Cybercriminals have started targeting malware at microblogging service Twitter.
Kaspersky Lab has uncovered a fake Twitter profile created solely for the purpose of infecting people's computers.
The profile, with an alias that means 'pretty rabbit' in Portuguese, has posted a link that purports to be a pornographic video, but is instead Trojan software, masquerading as MP3 files, that steals data from users' machines, according to Kaspersky's Viruslist.com blog.
"If you click on the link, you get a window that shows the progress of an automatic download of a so-called new version of Adobe Flash, which is supposedly required to watch the video. You end up with a file labelled Adobe Flash on your machine — a technique that is currently very popular," the blog states.

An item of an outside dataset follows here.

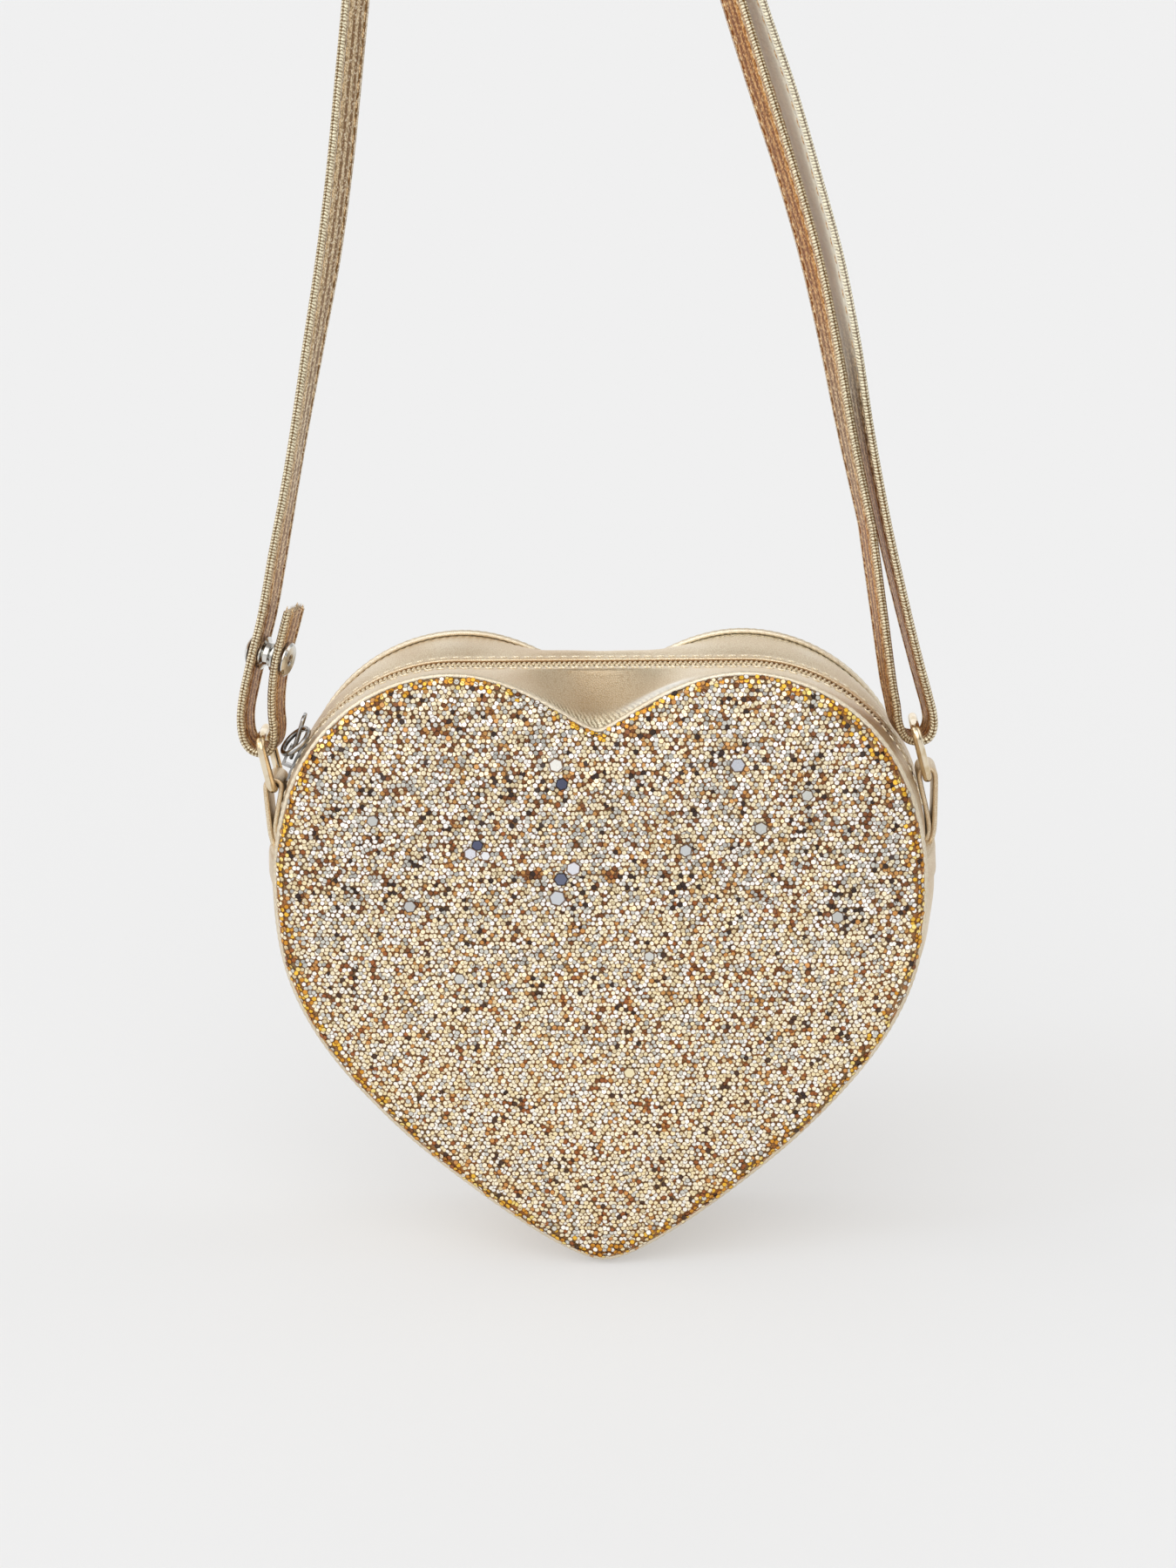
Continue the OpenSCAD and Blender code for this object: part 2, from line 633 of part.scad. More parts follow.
front_panel();
front_board();
back_panel();
back_board();
front_piping();
back_piping();
lower_gusset();
front_zip_gusset();
back_zip_gusset();
front_lining();
back_lining();
gusset_lining();
front_zip_tape();
back_zip_tape();
front_zip_teeth();
back_zip_teeth();
zip_stop_left();
zip_stop_right();
zip_slider();
zip_pull_link();
zip_pull_ring();
left_tab();
right_tab();
left_ring();
right_ring();
strap();
strap_return();
strap_sewn_end();
strap_adjuster();
snap_cap();
snap_socket();
snap_stud();
snap_washer();
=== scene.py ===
"""Heart shaped purse: the finished pieces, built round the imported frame.

Sizes are in millimetres in the bag's own frame: x across, the front face towards -y, and z = 0
at the top of the lobes. BagFrame.place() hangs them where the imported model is, in metres.
"""
import json
import logging
import math
from dataclasses import dataclass, field
from enum import Enum
from typing import Callable, Optional, Sequence, Union

import bmesh
import bpy
import numpy as np
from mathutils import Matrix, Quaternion, Vector

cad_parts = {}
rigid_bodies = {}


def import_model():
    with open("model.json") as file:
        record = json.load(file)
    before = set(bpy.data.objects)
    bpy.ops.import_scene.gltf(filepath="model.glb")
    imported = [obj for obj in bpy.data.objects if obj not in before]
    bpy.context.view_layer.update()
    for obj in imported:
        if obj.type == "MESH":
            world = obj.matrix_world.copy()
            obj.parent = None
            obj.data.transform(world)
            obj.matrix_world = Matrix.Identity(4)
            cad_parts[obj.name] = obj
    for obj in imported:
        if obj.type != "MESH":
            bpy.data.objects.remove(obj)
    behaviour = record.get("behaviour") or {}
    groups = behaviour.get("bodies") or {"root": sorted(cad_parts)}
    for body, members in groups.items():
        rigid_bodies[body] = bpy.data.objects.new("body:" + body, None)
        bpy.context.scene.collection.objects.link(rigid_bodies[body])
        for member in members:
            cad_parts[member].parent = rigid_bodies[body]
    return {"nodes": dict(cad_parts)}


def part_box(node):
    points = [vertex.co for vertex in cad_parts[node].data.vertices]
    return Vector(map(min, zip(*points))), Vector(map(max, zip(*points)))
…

The attack is dangerous because it does not require programming skills and could spread easily if it ends up high in Google search-engine rankings — something that is possible, as Google indexes unprotected Twitter profiles. Twitter is a free networking service that lets people post their 'status' — a brief message about what they are doing — and keep track of other people by viewing their status.
This isn't the only security problem to have hit Twitter. Last week, researcher Aviv Raff launched a website, Twitpwn, devoted to Twitter security issues.
In his first dated post, Raff wrote about a vulnerability that allows an attacker to force someone to follow them automatically. The vulnerability could still be exploited on Internet Explorer, he wrote on Monday in the US.
"A spammer or phisher could abuse this vulnerability to gain thousands of 'followers' and attempt social-engineering attacks," Ryan Naraine, security evangelist at Kaspersky, wrote in a blog on ZDNet.com.